Filippo Anfuso (1 January 1901 – 13 December 1963) was an Italian writer, diplomat and Fascist politician.

Biography
Anfuso was born in Catania. His writing career started with a volume of short stories and poetry he published in 1917. Anfuso subsequently joined as a reporter with the poet Gabriele D'Annunzio in his attempt to seize Fiume for Italy (1919–1921). He returned to write for La Nazione and La Stampa, reporting from various foreign countries. A friend of Galeazzo Ciano, the two passed the exam for a career in diplomacy at the same time (in 1925).

Anfuso was appointed to the Italian Consulate in Munich (1927), then to the missions in Hungary (1929), Germany (1931), the Republic of China (1932), and Greece (1934). In 1936, Anfuso was seconded to Francisco Franco's side during the Civil War. He was decorated for merit.

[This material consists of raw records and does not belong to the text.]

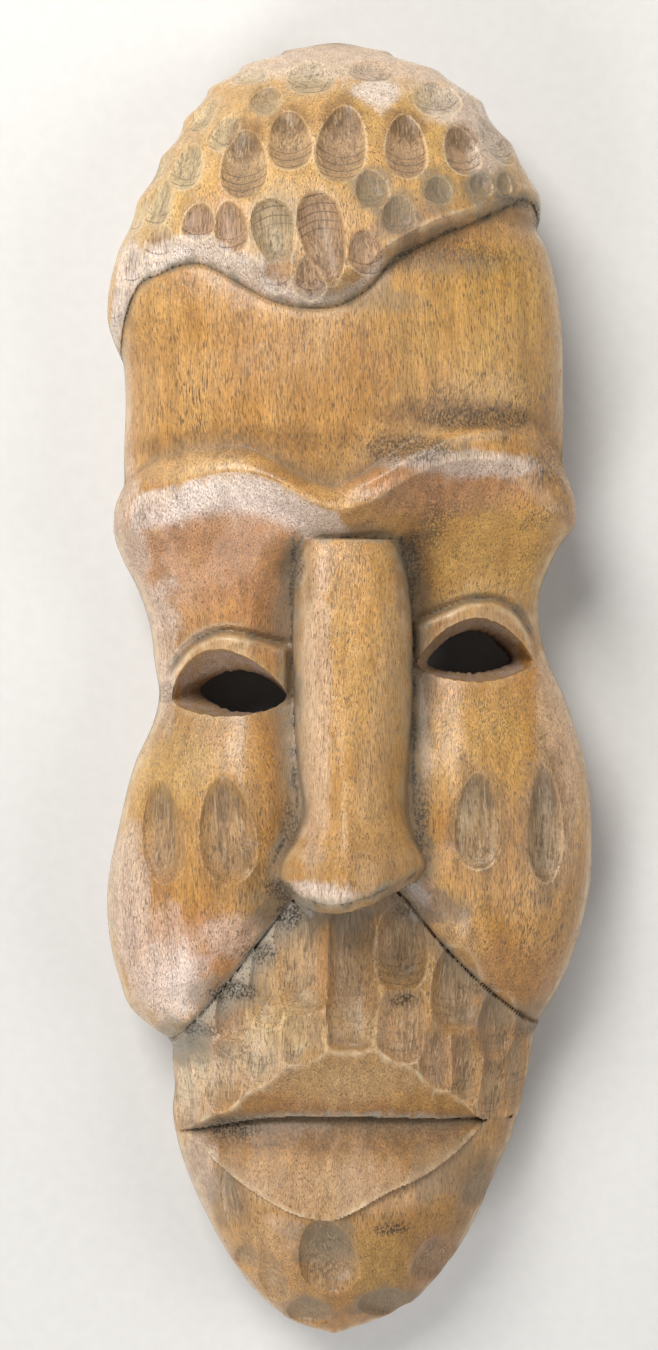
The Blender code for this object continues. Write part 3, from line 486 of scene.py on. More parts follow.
def brow(x, y, forehead):
    """The brow's roll, from the valley under the forehead down to its crest."""
    valley = flowing(VALLEY, x)
    crest = flowing(CREST, x)
    dip = 1.0 + 0.8 * ease((x + 4) / 10)
    forehead = forehead - dip * (1 - ease((y - valley) / 13))
    rise = np.clip((valley - y) / (valley - crest), 0, 1)
    roll = 1.4 * np.exp(-(past(ROLL, x, y) / 1.8)**2) * ease((x + 4) / 8) * ease((52 - x) / 14) * (rise > 0)
    return forehead + (log(x, crest, BROW_TOP, 2.2) - forehead) * np.sin(rise * np.pi / 2) + roll


def sockets_and_cheeks(x, y):
    """The plane that falls from the crest to the lids, and the full cheeks below, with their cuts."""
    crest = flowing(CREST, x)
    lid = flowing(LID, x)
    fall = np.clip((crest - y) / (crest - lid), 0, 1)
    steep = 1.8 + 1.2 * np.exp(-((x + 2) / 13)**2)
    lid_top = flowing(CHEEK_TOP, lid)
    top = np.where(y > lid, lid_top + (BROW_TOP - lid_top) * (1 - fall)**steep, flowing(CHEEK_TOP, y))
    beside_nose = np.maximum(flowing(NOSE_LEFT, y) - x, x - flowing(NOSE_RIGHT, y))
    hollow = 6 * ease((40 - y) / 22) * (1 - ease(beside_nose / 16))
    pits = sum(2.5 * np.exp(-((x - at)**2 + (y - level)**2) / 20) for at, level in ((-17, 34), (16, 38)))
    return log(x, y, top, 2.2) - hollow - pits + lids(x, y) - DEEPER * gouged(x, y, CHEEK_CUTS)[0]


def muzzle_and_chin(x, y):
    """The fluted muzzle, the upper lip that steps over the slit, the lower lip and the gouged chin."""
    muzzle = log(x, y, flowing(MUZZLE_TOP, y), 1.9)
    slit = flowing(SLIT, x)
    upper = flowing(UPPER_LIP, x)
    lower = flowing(LOWER_LIP, x)
    slit_height = log(x, slit, SLIT_TOP, 2.2)
    upper_height = log(x, upper, flowing(MUZZLE_TOP, upper), 1.9)
    lower_height = log(x, lower, flowing(MUZZLE_TOP, lower), 1.9)
    flutes = gouged(x, y, BEARD_FLUTES, FLUTE)[0]
    bearded = muzzle - DEEPER * np.maximum(flutes, gouged(x, y, BEARD_BOWLS, SHALLOW)[0])
    inward = np.clip((upper - y) / np.maximum(upper - slit, 0.3), 0, 1)
    overhang = slit_height + LIP_STEP * np.sqrt(np.clip(1 - ((x - SPINE) / MOUTH_HALF)**2, 0, 1))
    upper_plane = np.minimum(upper_height + (overhang - upper_height) * inward, bearded)
    outward = np.clip((slit - y) / np.maximum(slit - lower, 0.3), 0, 1)
    lower_plane = slit_height + (lower_height - slit_height) * outward**0.9
    undercut = (0.9 + 1.1 * ease((x + 6) / 8)) * np.exp(-np.clip(lower - y, 0, 60) / 7)
    chin = muzzle - undercut - DEEPER * gouged(x, y, CHIN_CUTS)[0]
    z = np.where(y > upper, bearded, upper_plane)
    z = np.where(y < slit, lower_plane, z)
    return np.where(y < np.minimum(slit, lower), chin, z)


def nose(x, y):
    """A long half cylinder that turns angular, flares like a bell at the wings and is bevelled below."""
    edge = np.where(x < NOSE_LINE, flowing(NOSE_LEFT, y), flowing(NOSE_RIGHT, y))
    aside = (x - NOSE_LINE) / (edge - NOSE_LINE)
    power = 4.0 - 2.3 * ease((42 - y) / 80)
    ridge = NOSE_BASE + (flowing(NOSE_TOP, y) - NOSE_BASE) * (1 - np.clip(aside, 0, 1)**power)**0.55
    below = np.minimum(past(NOSE_FOOT, x, y), 0)
    ridge = ridge + 2.2 * below + 20 * np.minimum(below + 3.5, 0)
    return np.where((y > NOSE_HEAD) | (aside >= 1), 0, ridge)


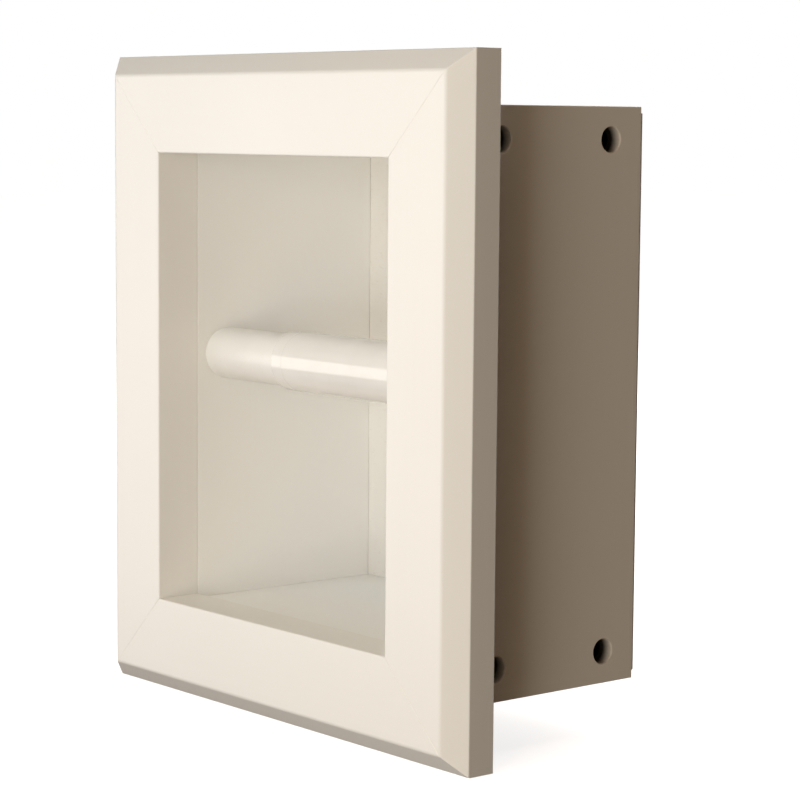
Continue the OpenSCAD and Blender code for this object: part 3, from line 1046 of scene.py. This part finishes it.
def add_floor():
    """Pale floor that glows to white away from the soft shadow under the object."""
    bm = bmesh.new()
    bmesh.ops.create_grid(bm, x_segments=1, y_segments=1, size=FLOOR_HALF)
    floor = link(to_mesh(bm, "floor"), "floor")
    floor.location.z = FLOOR_Z
    material, tree, shader = new_material("floor_paint", Roughness=0.9)
    tone = grain(tree, (3, 3, 3), detail=2.0)
    colour = blend_colours(tree, tone, (0.85, 0.85, 0.84, 1), (0.82, 0.82, 0.81, 1))
    tree.links.new(colour, shader.inputs["Base Color"])
    shader.inputs["Emission Color"].default_value = (1, 1, 1, 1)
    place = add(tree, "ShaderNodeTexCoord").outputs["Object"]
    reach = add(tree, "ShaderNodeVectorMath", {"operation": "LENGTH"}, Vector=place).outputs["Value"]
    glow = remap(tree, reach, FLOOR_GLOW_START, FLOOR_GLOW_END, *FLOOR_GLOW)
    tree.links.new(glow, shader.inputs["Emission Strength"])
    floor.data.materials.append(material)
    floor.visible_diffuse = False
    floor.visible_glossy = False
    floor.visible_shadow = False


def add_world():
    """Dim even light on the object, and white behind it."""
    world = bpy.data.worlds.new("studio")
    bpy.context.scene.world = world
    world.use_nodes = True
    tree = world.node_tree
    tree.nodes.clear()
    seen = add(tree, "ShaderNodeBackground", Color=(1, 1, 1, 1), Strength=1.0)
    lit = add(tree, "ShaderNodeBackground", Color=(1, 0.3, 0.15, 1), Strength=0.02)
    path = add(tree, "ShaderNodeLightPath")
    mixer = tree.nodes.new("ShaderNodeMixShader")
    tree.links.new(path.outputs["Is Camera Ray"], mixer.inputs[0])
    tree.links.new(lit.outputs[0], mixer.inputs[1])
    tree.links.new(seen.outputs[0], mixer.inputs[2])
    output = tree.nodes.new("ShaderNodeOutputWorld")
    tree.links.new(mixer.outputs[0], output.inputs["Surface"])


def add_stage():
    """Camera, floor, world and lights."""
    bpy.context.scene.view_settings.view_transform = "Standard"
    add_camera()
    add_floor()
    add_world()
    for settings in SOFTBOXES:
        add_light(*settings)


# ---------------------------------------------------------------- the object

frame_member("stile_right", 0, STILE_PAINT)
frame_member("rail_top", 90, RAIL_PAINT)
frame_member("stile_left", 180, STILE_PAINT)
frame_member("rail_bottom", 270, RAIL_PAINT)
nail_plugs()
side_board("side_panel_left", "box_screws_left", -1)
side_board("side_panel_right", "box_screws_right", 1)
end_board("top_panel")
end_board("bottom_panel")
back_sheet()
thick_half()
thin_half()
coil_spring()
box_screws("box_screws_left", -1)
box_screws("box_screws_right", 1)
staple_pieces()

KEPT_NAILS = [
    "mitre_nails_top", "mitre_nails_bottom", "frame_nails_sides", "frame_nails_top", "frame_nails_bottom",
]
for kept in KEPT_NAILS:
    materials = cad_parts[kept].data.materials
    materials.clear()
    materials.append(BRIGHT_STEEL)

add_stage()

In 1938, after Ciano was appointed Minister of Foreign Affairs, Anfuso became Ministry head of staff.

In 1942 he became Minister in charge of the Italian Legation in Budapest.  In 1943, after Mussolini escaped to Northern Italy with Nazi backing, Anfuso served as a diplomat for the newly founded Italian Social Republic, representing it in Berlin. As Ambassador in Berlin, he took care of the problems related to the presence in Germany of thousands of Italian servicemen deported after the 1943 Armistice. His role in trying to protect some Jews persecuted by the Nazis was mentioned during the Eichmann trial held in Israel in 1961. In 1945, he replaced the deceased Serafino Mazzolini as undersecretary for the Republic's Foreign Affairs Ministry.

On 12 March 1945 the Rome High Court of Justice tried Anfuso and condemned him to death in absentia. He was found guilty of having cooperated with the Germans after the armistice on 8 September 1944, and was sentenced to be shot in the back.

When the war ended in Italy's defeat, Anfuso had made his way to France, but was soon recognized and arrested there. He spent two years in prison, and after having been fully cleared by the French courts, he then exiled himself to Madrid.

Anfuso requested and received a new trial. In 1949 the Perugia court of assize completely exonerated him.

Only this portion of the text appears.